Mucha gente pensó que el 'procés' serviría también para superar la dependencia emocional de la España del PSOE, que a la hora de la verdad siempre da largas a Catalunya

Cuando Junqueras menosprecia el papel clave del PSC de Salvador Illa  para sacar adelante los presupuestos después de la ruptura con Junts y, a la vez, facilita la tramitación de las cuentas del Estado a Sánchez, no hace más que emular el trato de Pujol al PSC de Raimon Obiols en la época de la alianza entre CiU y el PSOE. El pacto de la Diputación de Barcelona entre el PSC y Junts perpetúa la antigua entente sociovergente que, en su quintaesencia, dejaba la Generalitat en manos de los nacionalistas de CiU y Barcelona y las alcaldías metropolitanas, determinantes para configurar la Diputación, en las del PSC.

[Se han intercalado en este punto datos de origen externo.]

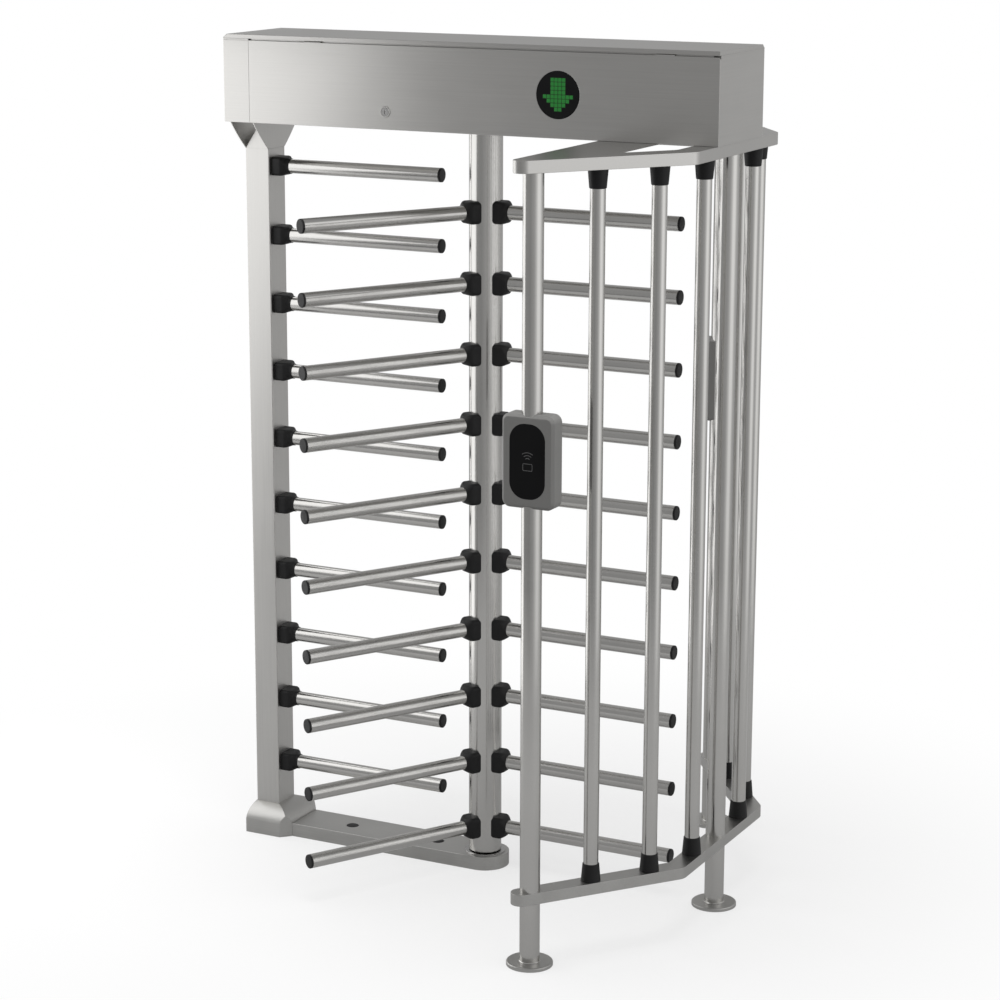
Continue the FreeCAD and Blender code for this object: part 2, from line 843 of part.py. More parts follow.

Gabriel Rufián, el flamante aspirante de ERC a la alcaldía de Santa Coloma de Gramenet, nacido en febrero de aquel año 82, el de la primera victoria del PSOE, es un hijo cultural y sociológico tanto de la España de Felipe como de la Catalunya de Pujol y juega con sus reglas. La ERC de Junqueras no sólo quiere ser la Convergència de Pujol y el PSC de los Maragall o los Nadal, sino también el PSOE de Felipe en el área metropolitana. En fin, mucha gente en Catalunya pensó, honestamente, que el procés también serviría para superar la dependencia emocional de una España diferente, la que se supone encarna o tiene que encarnar el PSOE, que, a la hora de la verdad, ya sea con el "apoyaré" de Zapatero o la mesa de diálogo de Sánchez, siempre da largas a Catalunya. Pero no. He ahí la herencia catalana de la noche del Palace.